Saidi is our Renaissance Man, though I don’t know that he’s any older than maybe 19. He is tall and thin and sweet-faced. He cleans the porch every morning, does our laundry, pays our electric bill (and pays enough attention to it that it gets paid, no thanks to me). He gathers the ripened amapelas into a bucket too full for any single household to consume and leaves them outside our gate for the children. If you need something, you can give him money and he’ll go get it.

I grew up in middle class America, and despite my parents’ best political intentions, I somehow became something of a feminist, which means the notion of having house help is culturally and politically uncomfortable for me. I’m happy to be able to help employ people, and as I become less dogmatically reflexive in my thinking on this, I’m happy, too, to have the help. But I bristle when I hear things like what I was told by a foreigner (not an American, I am proud to say (and no, not a Canadian either)) at a posh restaurant a few weeks ago: “Yeah, I definitely want to stay. The weather is so much better here, and the labor class is so much cheaper.”

“Labor class.” Are those…people?

Roommates in my home rotate with great frequency, and at the moment we’re a slightly-more-than full house. We represent 5 countries, which surely means 5 different takes on the “labor class.” I can’t speak for them, and I can’t even speak for America–I went looking for an article about this to give a more considered and researched impression of why many Americans feel uneasy about maids and such, but I didn’t find one (recommendations welcome)–but here’s my take on it:

Yes, Mathilde will do the dishes…do we really have to leave her every dish to do? She’ll clean the bathtub, but that doesn’t mean when it’s all skanked out that we have to just not shower till Saturday. Yes, Saidi will do laundry…but do we really have to have it every day? He’ll go get something if you need it…but I feel like that doesn’t mean that if he isn’t around to run your errand, or it takes longer than you’d like, you can be annoyed.

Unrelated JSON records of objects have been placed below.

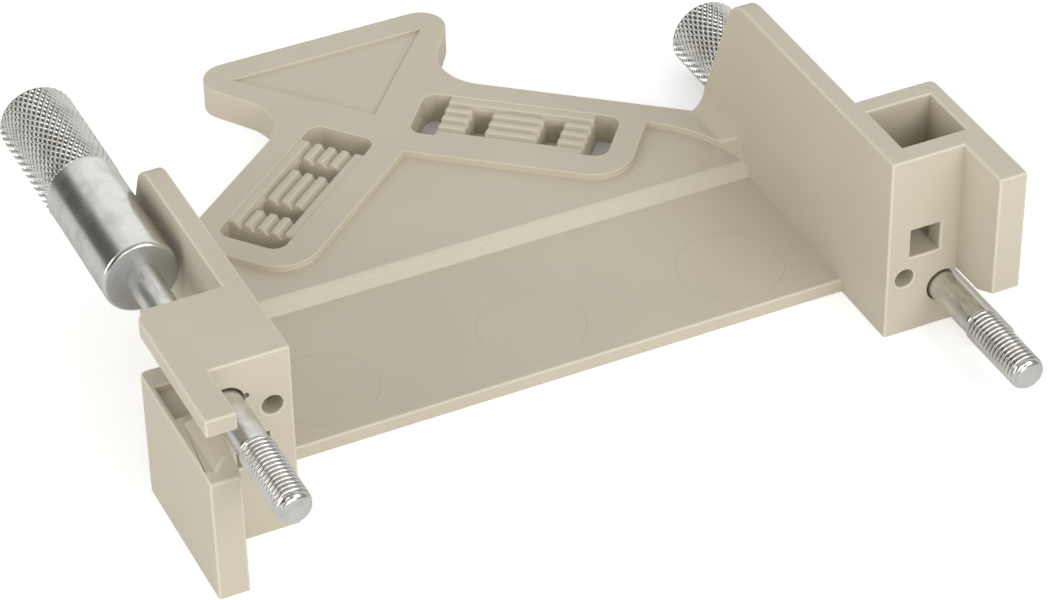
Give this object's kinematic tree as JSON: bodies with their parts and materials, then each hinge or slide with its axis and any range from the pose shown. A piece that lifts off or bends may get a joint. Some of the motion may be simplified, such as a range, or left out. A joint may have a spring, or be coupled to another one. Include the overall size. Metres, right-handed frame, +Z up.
{
  "type": "connector hood base",
  "caption": "Base half of a moulded connector hood with captive locking screws, strain-relief slots and a T-shaped cable tail.",
  "frame": {"origin": "on the flat underside, in the middle of the connector bay, level with the front faces of the end blocks", "axes": "+X along the bay towards the end block whose screw lies low, +Y from the bay towards the T-shaped tail, +Z up from the underside to the open side"},
  "size_m": [0.1146, 0.1175, 0.0284],
  "materials": {
    "moulding": "fine matt moulded texture, warm pebble grey",
    "screw_steel": "bright turned and plated steel, knurled grip"
  },
  "bodies": {
    "hood": {"hood_shell": "moulding"},
    "left_screw": {"left_locking_screw": "screw_steel"},
    "right_screw": {"right_locking_screw": "screw_steel"}
  },
  "joints": [
    {"name": "left_screw_turn", "type": "hinge", "parent": "hood", "child": "left_screw", "pos_m": [-0.0513, 0, 0.0223], "axis": [0, 1, 0], "continuous": true},
    {"name": "right_screw_turn", "type": "hinge", "parent": "hood", "child": "right_screw", "pos_m": [0.0513, 0, 0.0061], "axis": [0, 1, 0], "continuous": true}
  ]
}
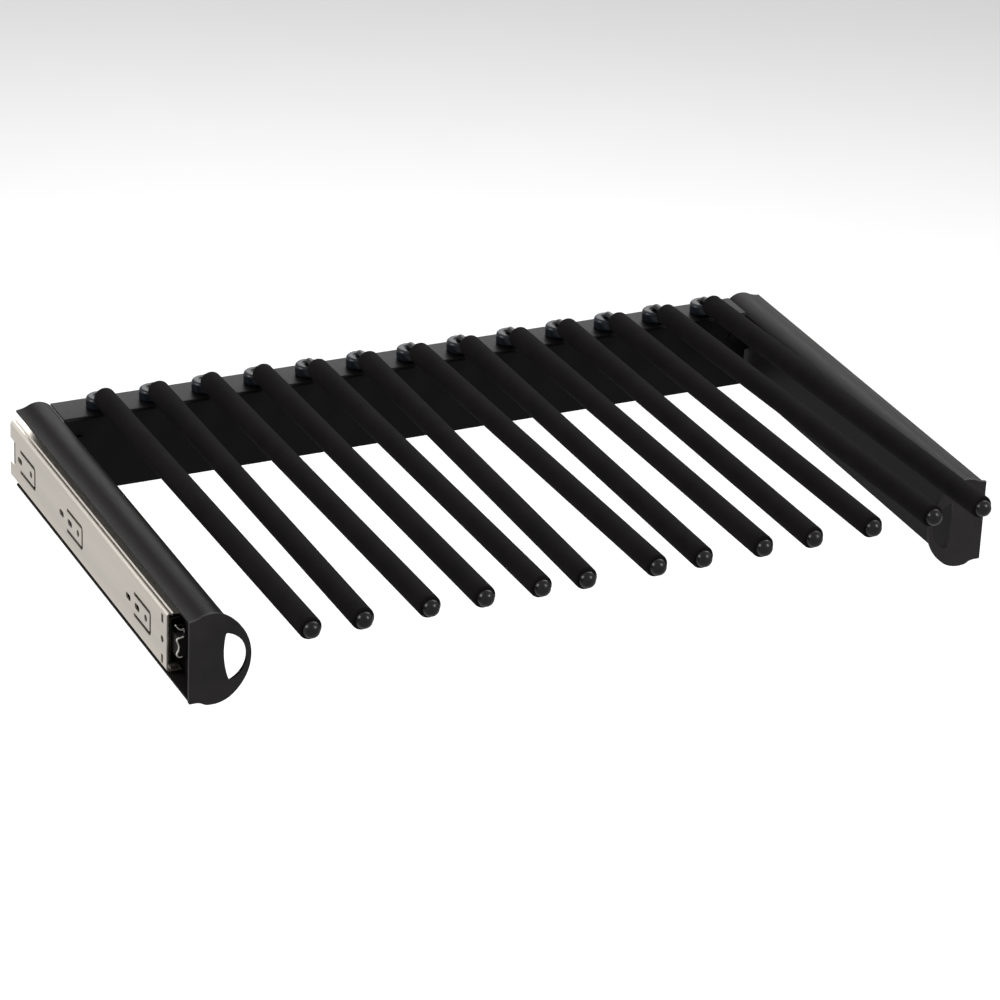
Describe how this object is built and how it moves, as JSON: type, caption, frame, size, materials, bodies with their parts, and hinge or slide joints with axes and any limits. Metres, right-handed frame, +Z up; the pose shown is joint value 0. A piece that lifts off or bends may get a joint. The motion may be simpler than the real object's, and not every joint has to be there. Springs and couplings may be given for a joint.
{
  "type": "pull-out trouser rack",
  "caption": "Pull-out wardrobe rack: swivelling sleeved arms on a folded back plate, between extruded side rails on ball-bearing slides.",
  "frame": {"origin": "mid-width of the wardrobe opening, at the front ends of the cabinet members and at the slides' middle height", "axes": "+X to the right across the opening, +Y to the wardrobe's back, +Z up; the rack pulls out along -Y"},
  "size_m": [0.614, 0.4448, 0.0971],
  "materials": {
    "slide_zinc": "zinc plated, satin",
    "cage_steel": "bright strip and balls",
    "rail_black": "black anodised, satin",
    "cap_black": "moulded, fine matt",
    "plate_black": "black powder coat, satin",
    "screw_black": "blackened",
    "screw_zinc": "zinc plated",
    "bush_black": "moulded, glossy blue-black",
    "wire_black": "black coated wire",
    "sleeve_rubber": "matt black",
    "ball_black": "moulded, high gloss"
  },
  "bodies": {
    "cabinet_members": {"cabinet_member_left": "slide_zinc", "cabinet_member_right": "slide_zinc"},
    "outer_cages": {"outer_cage_left": "cage_steel", "outer_cage_right": "cage_steel"},
    "middle_members": {"middle_member_left": "slide_zinc", "middle_member_right": "slide_zinc"},
    "inner_cages": {"inner_cage_left": "cage_steel", "inner_cage_right": "cage_steel"},
    "rack": {"rack_member_left": "slide_zinc", "rack_member_right": "slide_zinc", "side_rail_left": "rail_black", "side_rail_right": "rail_black", "end_cap_left": "cap_black", "end_cap_right": "cap_black", "back_plate": "plate_black", "corner_brackets": "plate_black", "plate_screws": "screw_black", "slide_screws": "screw_zinc", "slide_buffers": "cap_black", "swivel_bushes": "bush_black", "leg_washers": "screw_zinc"},
    "arm_01": {"arm_wire_01": "wire_black", "arm_sleeve_01": "sleeve_rubber", "arm_ball_01": "ball_black"},
    "arm_02": {"arm_wire_02": "wire_black", "arm_sleeve_02": "sleeve_rubber", "arm_ball_02": "ball_black"},
    "arm_03": {"arm_wire_03": "wire_black", "arm_sleeve_03": "sleeve_rubber", "arm_ball_03": "ball_black"},
    "arm_04": {"arm_wire_04": "wire_black", "arm_sleeve_04": "sleeve_rubber", "arm_ball_04": "ball_black"},
    "arm_05": {"arm_wire_05": "wire_black", "arm_sleeve_05": "sleeve_rubber", "arm_ball_05": "ball_black"},
    "arm_06": {"arm_wire_06": "wire_black", "arm_sleeve_06": "sleeve_rubber", "arm_ball_06": "ball_black"},
    "arm_07": {"arm_wire_07": "wire_black", "arm_sleeve_07": "sleeve_rubber", "arm_ball_07": "ball_black"},
    "arm_08": {"arm_wire_08": "wire_black", "arm_sleeve_08": "sleeve_rubber", "arm_ball_08": "ball_black"},
    "arm_09": {"arm_wire_09": "wire_black", "arm_sleeve_09": "sleeve_rubber", "arm_ball_09": "ball_black"},
    "arm_10": {"arm_wire_10": "wire_black", "arm_sleeve_10": "sleeve_rubber", "arm_ball_10": "ball_black"},
    "arm_11": {"arm_wire_11": "wire_black", "arm_sleeve_11": "sleeve_rubber", "arm_ball_11": "ball_black"},
    "arm_12": {"arm_wire_12": "wire_black", "arm_sleeve_12": "sleeve_rubber", "arm_ball_12": "ball_black"},
    "arm_13": {"arm_wire_13": "wire_black", "arm_sleeve_13": "sleeve_rubber", "arm_ball_13": "ball_black"}
  },
  "joints": [
    {"name": "rack_slide", "type": "slide", "parent": "cabinet_members", "child": "rack", "axis": [0, -1, 0], "range_m": [0, 0.32]},
    {"name": "outer_cage_roll", "type": "slide", "parent": "cabinet_members", "child": "outer_cages", "axis": [0, -1, 0], "range_m": [0, 0.08]},
    {"name": "middle_slide", "type": "slide", "parent": "cabinet_members", "child": "middle_members", "axis": [0, -1, 0], "range_m": [0, 0.16]},
    {"name": "inner_cage_roll", "type": "slide", "parent": "cabinet_members", "child": "inner_cages", "axis": [0, -1, 0], "range_m": [0, 0.24]},
    {"name": "arm_swivel_01", "type": "hinge", "parent": "rack", "child": "arm_01", "pos_m": [-0.2477, 0.2933, 0.0365], "axis": [0, 0, 1], "range_deg": [-1.14, 2.16]},
    {"name": "arm_swivel_02", "type": "hinge", "parent": "rack", "child": "arm_02", "pos_m": [-0.20642, 0.2933, 0.0365], "axis": [0, 0, 1], "range_deg": [-0.62, 2.68]},
    {"name": "arm_swivel_03", "type": "hinge", "parent": "rack", "child": "arm_03", "pos_m": [-0.16513, 0.2933, 0.0365], "axis": [0, 0, 1], "range_deg": [-1.57, 1.73]},
    {"name": "arm_swivel_04", "type": "hinge", "parent": "rack", "child": "arm_04", "pos_m": [-0.12385, 0.2933, 0.0365], "axis": [0, 0, 1], "range_deg": [-1.39, 1.91]},
    {"name": "arm_swivel_05", "type": "hinge", "parent": "rack", "child": "arm_05", "pos_m": [-0.08257, 0.2933, 0.0365], "axis": [0, 0, 1], "range_deg": [-1.45, 1.85]},
    {"name": "arm_swivel_06", "type": "hinge", "parent": "rack", "child": "arm_06", "pos_m": [-0.04128, 0.2933, 0.0365], "axis": [0, 0, 1], "range_deg": [-0.38, 2.92]},
    {"name": "arm_swivel_07", "type": "hinge", "parent": "rack", "child": "arm_07", "pos_m": [0, 0.2933, 0.0365], "axis": [0, 0, 1], "range_deg": [-2.03, 1.27]},
    {"name": "arm_swivel_08", "type": "hinge", "parent": "rack", "child": "arm_08", "pos_m": [0.04128, 0.2933, 0.0365], "axis": [0, 0, 1], "range_deg": [-1.14, 2.16]},
    {"name": "arm_swivel_09", "type": "hinge", "parent": "rack", "child": "arm_09", "pos_m": [0.08257, 0.2933, 0.0365], "axis": [0, 0, 1], "range_deg": [-1.86, 1.44]},
    {"name": "arm_swivel_10", "type": "hinge", "parent": "rack", "child": "arm_10", "pos_m": [0.12385, 0.2933, 0.0365], "axis": [0, 0, 1], "range_deg": [-1.53, 1.77]},
    {"name": "arm_swivel_11", "type": "hinge", "parent": "rack", "child": "arm_11", "pos_m": [0.16513, 0.2933, 0.0365], "axis": [0, 0, 1], "range_deg": [-2.24, 1.06]},
    {"name": "arm_swivel_12", "type": "hinge", "parent": "rack", "child": "arm_12", "pos_m": [0.20642, 0.2933, 0.0365], "axis": [0, 0, 1], "range_deg": [-3.19, 0.11]},
    {"name": "arm_swivel_13", "type": "hinge", "parent": "rack", "child": "arm_13", "pos_m": [0.2477, 0.2933, 0.0365], "axis": [0, 0, 1], "range_deg": [-2.94, 0.36]}
  ],
  "couplings": [
    {"joint": "outer_cage_roll", "follows": "rack_slide", "ratio": 0.25},
    {"joint": "middle_slide", "follows": "rack_slide", "ratio": 0.5},
    {"joint": "inner_cage_roll", "follows": "rack_slide", "ratio": 0.75}
  ]
}
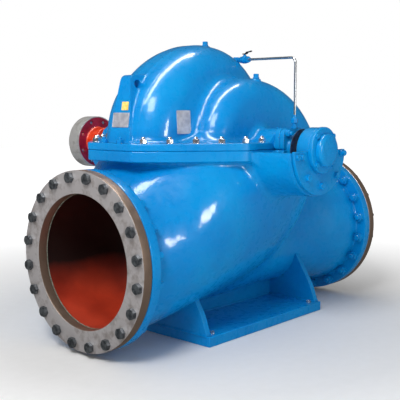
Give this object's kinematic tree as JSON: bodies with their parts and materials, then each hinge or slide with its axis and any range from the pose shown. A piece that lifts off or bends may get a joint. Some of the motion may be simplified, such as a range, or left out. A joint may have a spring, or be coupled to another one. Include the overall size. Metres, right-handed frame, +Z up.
{
  "type": "horizontal split-case centrifugal pump",
  "caption": "Large double-suction centrifugal pump with a horizontally split cast casing, in-line flanged nozzles, bearing brackets, flush lines and a plate pedestal.",
  "frame": {"origin": "on the ground under the shaft's axis, in the middle between the two bearings and under the pedestal", "axes": "+X from the suction flange to the discharge flange, +Y along the shaft towards the coupling, +Z up"},
  "size_m": [1.5202, 1.388, 1.1823],
  "materials": {
    "blue_enamel_paint": "glossy brushed-on bright blue enamel over cast iron",
    "machined_steel": "turned steel, dull from storage",
    "maroon_paint": "maroon paint on a turned cast iron coupling",
    "black_plastic": "dipped plastic grip on a steel lever",
    "black_rubber": "moulded rubber",
    "gasket_fibre": "grey fibre sheet",
    "plate_aluminium": "bare sheet without lettering"
  },
  "bodies": {
    "pump_frame": {"lower_casing": "blue_enamel_paint", "upper_casing": "blue_enamel_paint", "pedestal_plate": "blue_enamel_paint", "pedestal_wall_suction": "blue_enamel_paint", "pedestal_wall_discharge": "blue_enamel_paint", "pedestal_web": "blue_enamel_paint", "suction_gasket": "gasket_fibre", "discharge_gasket": "gasket_fibre", "suction_companion_flange": "machined_steel", "discharge_companion_flange": "machined_steel", "bearing_housing_non_drive_end": "blue_enamel_paint", "bearing_housing_drive_end": "blue_enamel_paint", "bearing_cover_non_drive_end": "blue_enamel_paint", "bearing_cover_drive_end": "blue_enamel_paint", "bearing_end_cap": "blue_enamel_paint", "gland_non_drive_end": "blue_enamel_paint", "gland_drive_end": "blue_enamel_paint", "flush_socket_non_drive_end": "blue_enamel_paint", "flush_socket_drive_end": "blue_enamel_paint", "flush_valve_non_drive_end": "blue_enamel_paint", "flush_valve_drive_end": "blue_enamel_paint", "flush_valve_lever_drive_end": "black_plastic", "flush_tube_non_drive_end": "machined_steel", "flush_tube_drive_end": "machined_steel", "flush_fitting_non_drive_end": "blue_enamel_paint", "flush_fitting_drive_end": "blue_enamel_paint", "bearing_plug_non_drive_end": "blue_enamel_paint", "bearing_plug_drive_end": "blue_enamel_paint", "dome_plug_non_drive_end": "blue_enamel_paint", "dome_plug_drive_end": "blue_enamel_paint", "vent_plug": "blue_enamel_paint", "rating_plate": "plate_aluminium", "direction_plate": "plate_aluminium"},
    "rotor": {"shaft": "machined_steel", "shaft_key": "machined_steel", "coupling_half": "maroon_paint", "water_thrower_non_drive_end": "black_rubber", "water_thrower_drive_end": "black_rubber"},
    "valve_lever": {"flush_valve_lever_non_drive_end": "black_plastic"}
  },
  "joints": [
    {"name": "rotor_spin", "type": "hinge", "parent": "pump_frame", "child": "rotor", "pos_m": [0, 0, 0.75], "axis": [0, 1, 0], "continuous": true},
    {"name": "valve_turn", "type": "hinge", "parent": "pump_frame", "child": "valve_lever", "pos_m": [0.12989, -0.09796, 1.13301], "axis": [0, 0, 1], "range_deg": [0, 90]}
  ]
}
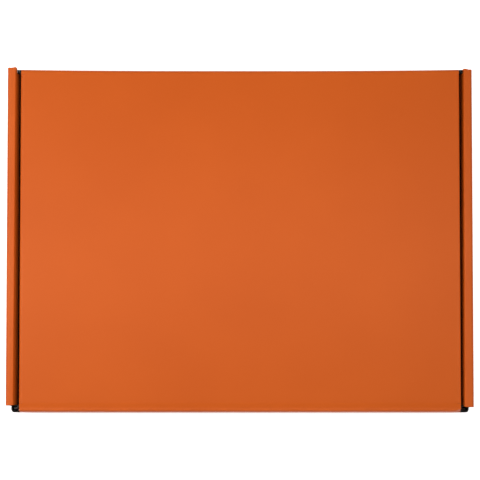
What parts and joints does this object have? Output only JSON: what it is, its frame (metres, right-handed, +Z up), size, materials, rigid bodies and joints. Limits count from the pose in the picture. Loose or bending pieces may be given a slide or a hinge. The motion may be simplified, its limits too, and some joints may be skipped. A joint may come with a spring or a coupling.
{
  "type": "roll-over mailer carton",
  "caption": "Closed corrugated mailing carton with a hinged lid, dust flaps, roll-over side walls and an outside front flap with lock ears.",
  "frame": {"origin": "under the middle of the closed carton's bounding box, on the surface it stands on", "axes": "+X along the carton's width to the right, +Y from the front wall to the lid's back crease, +Z up"},
  "size_m": [0.3206, 0.2372, 0.1061],
  "materials": {
    "printed_board": "matte"
  },
  "bodies": {
    "tray": {"bottom_panel": "printed_board", "bottom_front_fold": "printed_board", "bottom_back_fold": "printed_board", "front_wall": "printed_board", "back_wall": "printed_board", "bottom_side_fold_left": "printed_board", "front_corner_fold_left": "printed_board", "front_corner_flap_left": "printed_board", "back_corner_fold_left": "printed_board", "back_corner_flap_left": "printed_board", "side_wall_outer_left": "printed_board", "side_ridge_left": "printed_board", "side_shoulder_left": "printed_board", "side_wall_inner_left": "printed_board", "bottom_side_fold_right": "printed_board", "front_corner_fold_right": "printed_board", "front_corner_flap_right": "printed_board", "back_corner_fold_right": "printed_board", "back_corner_flap_right": "printed_board", "side_wall_outer_right": "printed_board", "side_ridge_right": "printed_board", "side_shoulder_right": "printed_board", "side_wall_inner_right": "printed_board"},
    "lid": {"lid_panel": "printed_board", "lid_back_fold": "printed_board"},
    "front_flap": {"front_flap": "printed_board", "lid_front_fold": "printed_board", "ear_fold_left": "printed_board", "lock_ear_left": "printed_board", "ear_fold_right": "printed_board", "lock_ear_right": "printed_board"},
    "dust_flap_left": {"dust_flap_left": "printed_board", "dust_flap_fold_left": "printed_board"},
    "dust_flap_right": {"dust_flap_right": "printed_board", "dust_flap_fold_right": "printed_board"}
  },
  "joints": [
    {"name": "lid_hinge", "type": "hinge", "parent": "tray", "child": "lid", "pos_m": [0, 0.11588, 0.10497], "axis": [-1, 0, 0], "range_deg": [0, 170], "deforming": ["lid_back_fold"]},
    {"name": "front_flap_hinge", "type": "hinge", "parent": "lid", "child": "front_flap", "pos_m": [0, -0.11753, 0.10497], "axis": [-1, 0, 0], "range_deg": [0, 110], "deforming": ["lid_front_fold", "lock_ear_left", "lock_ear_right", "ear_fold_left", "ear_fold_right"]},
    {"name": "dust_flap_left_hinge", "type": "hinge", "parent": "lid", "child": "dust_flap_left", "pos_m": [-0.14888, 0.00045, 0.10358], "axis": [0, -1, 0], "range_deg": [0, 85], "deforming": ["dust_flap_fold_left"]},
    {"name": "dust_flap_right_hinge", "type": "hinge", "parent": "lid", "child": "dust_flap_right", "pos_m": [0.14888, 0.00045, 0.10358], "axis": [0, 1, 0], "range_deg": [0, 85], "deforming": ["dust_flap_fold_right"]}
  ]
}
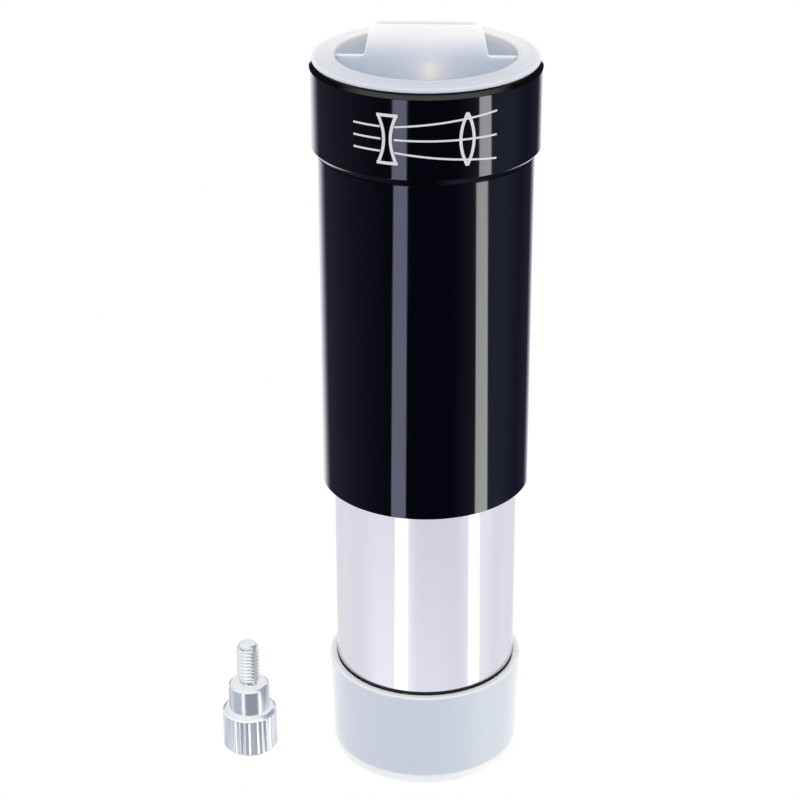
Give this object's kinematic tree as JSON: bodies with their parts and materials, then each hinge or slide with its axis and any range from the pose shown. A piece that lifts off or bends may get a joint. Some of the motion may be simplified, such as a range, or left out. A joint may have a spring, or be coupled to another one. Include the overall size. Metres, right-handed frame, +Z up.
{
  "type": "barlow lens",
  "caption": "Barlow lens with a chromed push-in nosepiece, a long black tube, a locking eyepiece collar with a loose thumbscrew, and a frosted dust cap on each end.",
  "frame": {"origin": "on the optical axis, at the underside of the lower dust cap that the object stands on", "axes": "+Z up along the optical axis, from the telescope end to the eyepiece end; -Y is the side with the print; the loose thumbscrew stands on the -X side"},
  "size_m": [0.0559, 0.038, 0.1352],
  "materials": {
    "frosted_cap": "frosted translucent polyethylene",
    "black_anodised": "gloss black anodised",
    "matt_black": "matt black",
    "nylon": "natural nylon",
    "coated_glass": "polished, multi-coated",
    "chrome": "polished chrome plating",
    "bright_aluminium": "turned, bright"
  },
  "bodies": {
    "lower_cap": {"bottom_cap": "frosted_cap"},
    "housing": {"nosepiece_barrel": "chrome", "barrel_baffle": "matt_black", "main_tube": "black_anodised", "tube_baffle": "matt_black", "eyepiece_stop": "matt_black", "eyepiece_collar": "black_anodised"},
    "optics": {"lens_cell": "black_anodised", "retaining_ring": "matt_black", "pressure_ring": "nylon", "front_lens": "coated_glass", "lens_spacer": "matt_black", "ed_lens": "coated_glass", "rear_lens": "coated_glass"},
    "upper_cap": {"top_cap": "frosted_cap"},
    "screw": {"thumbscrew": "bright_aluminium"}
  },
  "joints": [
    {"name": "cap_lift", "type": "slide", "parent": "lower_cap", "child": "housing", "axis": [0, 0, 1], "range_m": [0, 0.03]},
    {"name": "cell_turn", "type": "hinge", "parent": "housing", "child": "optics", "pos_m": [0, 0, 0.019], "axis": [0, 0, 1], "range_deg": [-1800, 0]},
    {"name": "top_cap_lift", "type": "slide", "parent": "housing", "child": "upper_cap", "axis": [0, 0, 1], "range_m": [0, 0.025]},
    {"name": "thumbscrew_lift", "type": "slide", "parent": "lower_cap", "child": "screw", "axis": [0, 0, 1], "range_m": [0, 0.04]}
  ]
}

I think there’s a lot going on here–cultural differences, in addition to the potpourri of the foibles we share, to varying degrees: being absent-minded, being inconsiderate, being a little lazy. I am all of those things, and I have sympathy for others who are, too. What makes me uncomfortable is how easily it seems the feeling of entitlement can creep in…

Not that I’m the picture of sensitivity on this. Sure, I picked up a sponge and cleaned the tub today…but I still let Mathilde make my bed. She does it so much better than I do….she does it like my mom.

Meanwhile, this afternoon, when I offered Saidi some of the leftover soup I had heated up, he took it gladly, even though it had become a little cold, and about 20 minutes later, the emptied bowl and companion spoon reappeared in the kitchen–cleaner than anything I’ve seen any of us wash.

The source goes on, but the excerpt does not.